Monday, Jul. 11, 1932
Dead Dry
"I'm willing to die politically for Prohibition!''
Such was the campaign cry of Senator Cameron Morrison, North Carolina Democrat, as he entered last week's run-off primary to hold his seat in Washington. When the votes were counted, it was found that "Cam" Morrison, oldtime party warhorse, typical rural political vegetable, was indeed a dead Dry and that North Carolina had gone Wet by almost two votes to one.
Victor in the nominating race (equivalent to election) was Robert Rice Reynolds (no tobacconist), 47-year-old Asheville lawyer who had won the first primary by 15,000 votes against a field of four. Advocating outright repeal, he declared: "This isn't a question of bringing liquor back because it has never left us."
The Reynolds campaign was greatly helped when on the eve of the North Carolina run-off the Democratic party in Chicago adopted a Repeal plank. Mr. Reynolds stood squarely on that plank. Senator Morrison stepped off, fell to political death into the arms of the Anti-Saloon League.

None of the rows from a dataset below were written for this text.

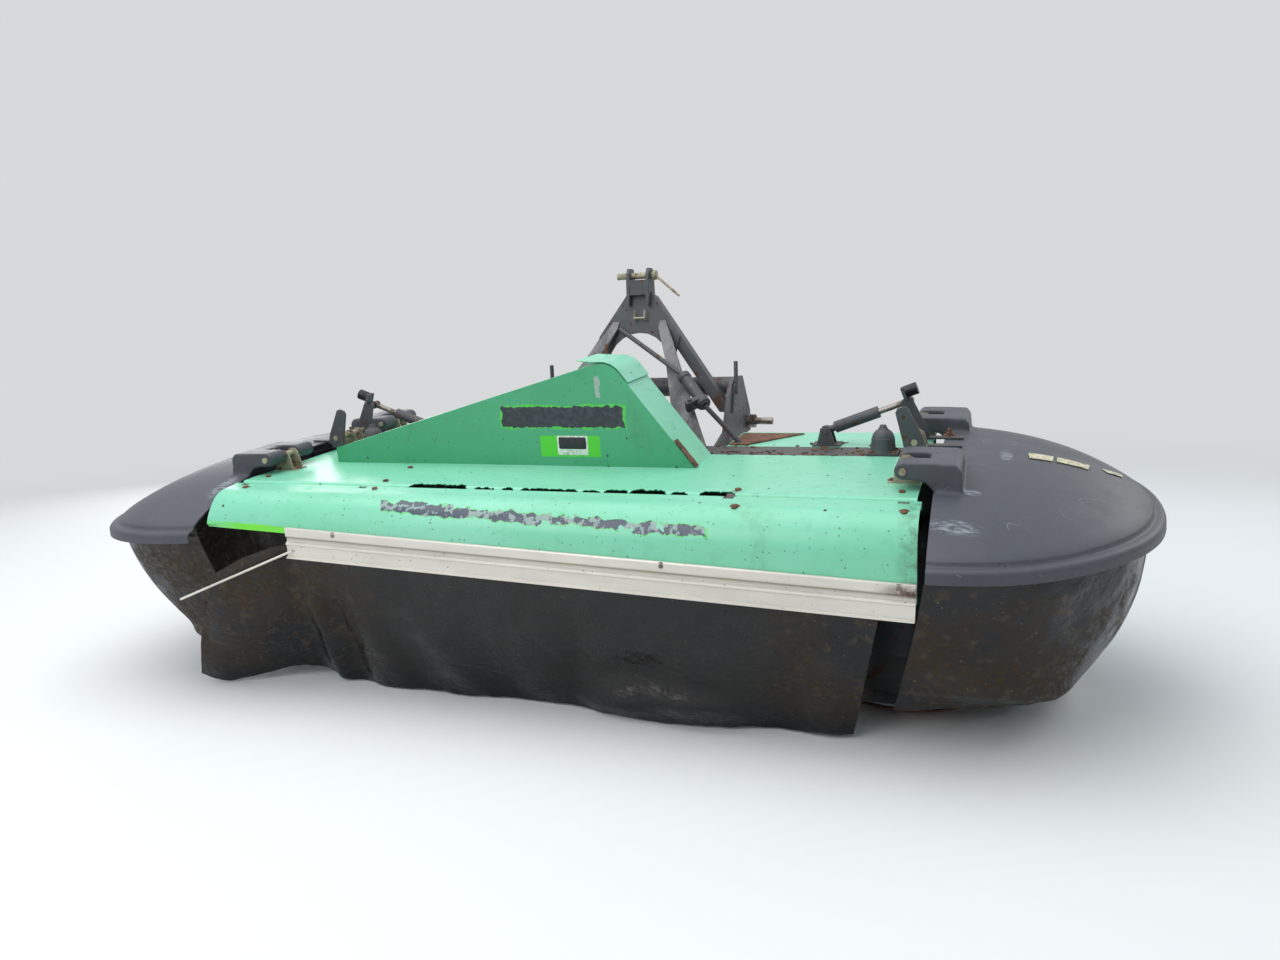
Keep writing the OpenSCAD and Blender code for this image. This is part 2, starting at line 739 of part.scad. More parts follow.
// Turns children so that their Z runs up the leaning lever.
module up_lever() {
    rotate([0, -lever_lean, 0]) children();
}

module fold_lever(side) {
    plate = [[-26, -30], [2, -40], [28, -26], [30, 8], [18, lever_len - 8], [8, lever_len], [-12, lever_len],
        [-22, lever_len - 10], [-32, 20], [-36, -6]];
    foot_h = cover_rise + seat - cover_axis_h;
    near_bar = foot_bar_y - lever_y - foot_bar_w / 2;
    color(steel_grey) at_lever(side) {
        difference() {
            for (k = [-1, 1]) translate([0, k * lever_plate_y, 0]) up_lever() along_y(lever_t, plate);
            bar_y(lug_pin_r + fit, 400);
        }
        translate([20, near_bar, foot_h]) cube([foot_bar_out - 20, foot_bar_w, foot_t]);
        translate([20, -lever_plate_y, foot_h]) cube([20, near_bar + lever_plate_y + 1, foot_t]);
        translate([20, lever_plate_y - foot_bar_w / 2, foot_h]) cube([foot_bar_out - 20, foot_bar_w, foot_t]);
        up_lever() {
            translate([0, lever_plate_y + (lever_t + boss_len) / 2 - 0.5, lever_pin]) bar_y(boss_r, boss_len + 1);
            translate([-5, lever_plate_y - buffer_r, lever_len - 2]) cube([10, 2 * buffer_r, 40]);
        }
    }
}

// Rubber buffer on the rear plate's top
buffer_r = 20;
buffer_len = 40;
buffer_up = lever_len + buffer_r + seat;
module bumper(side) {
    color(rubber_black) at_lever(side) up_lever()
        translate([5 + seat, lever_plate_y, buffer_up]) rotate([0, 90, 0]) cylinder(r = buffer_r, h = buffer_len);
}

function lever_eye() = [cover_axis_x - lever_pin * sin(lever_lean), cover_axis_h + lever_pin * cos(lever_lean)];
function eye_reach() = norm(lever_eye() - [cyl_base_x, cyl_base_h]);

module at_cylinder(side) {
    e = lever_eye() - [cyl_base_x, cyl_base_h];
    on_hood() mirror([side < 0 ? 1 : 0, 0, 0]) translate([cyl_base_x, cyl_y, cyl_base_h])
        rotate([0, -atan2(e.y, e.x), 0]) children();
}

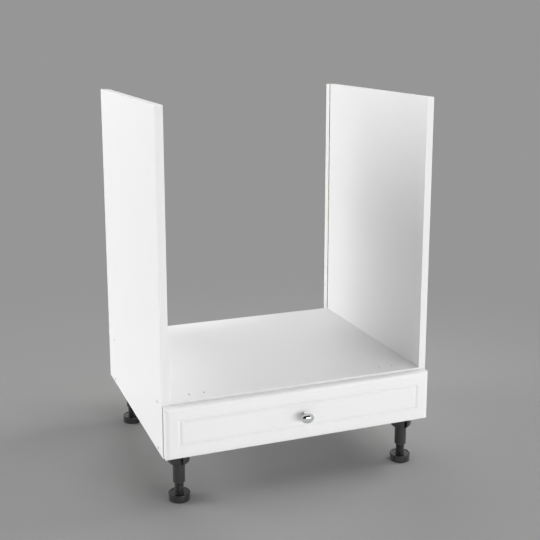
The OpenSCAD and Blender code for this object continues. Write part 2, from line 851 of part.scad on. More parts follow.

North Carolina, "valley of humility between two peaks of conceit," was not the only Southern State where Prohibition was making a strange new political brew. The South Carolina delegation last week startled the Democratic Convention by voting for Repeal. In August, South Carolina will hold a Democratic primary for the Senate nomination at which the electorate will have its first real chance to vote Wet or Dry. Senator Ellison Durant Smith, a personal Dry stumping for renomination, stands shyly by the Chicago convention's plank. Ashton H. Williams of Florence is aggressively championing Repeal. Leon Harris of Anderson keeps mum on liquor. Coleman Livingston Blease, a Wet-drinking Dry trying to get back into the Senate, declares: "My people voted for Prohibition and I'll stand for it until they vote again."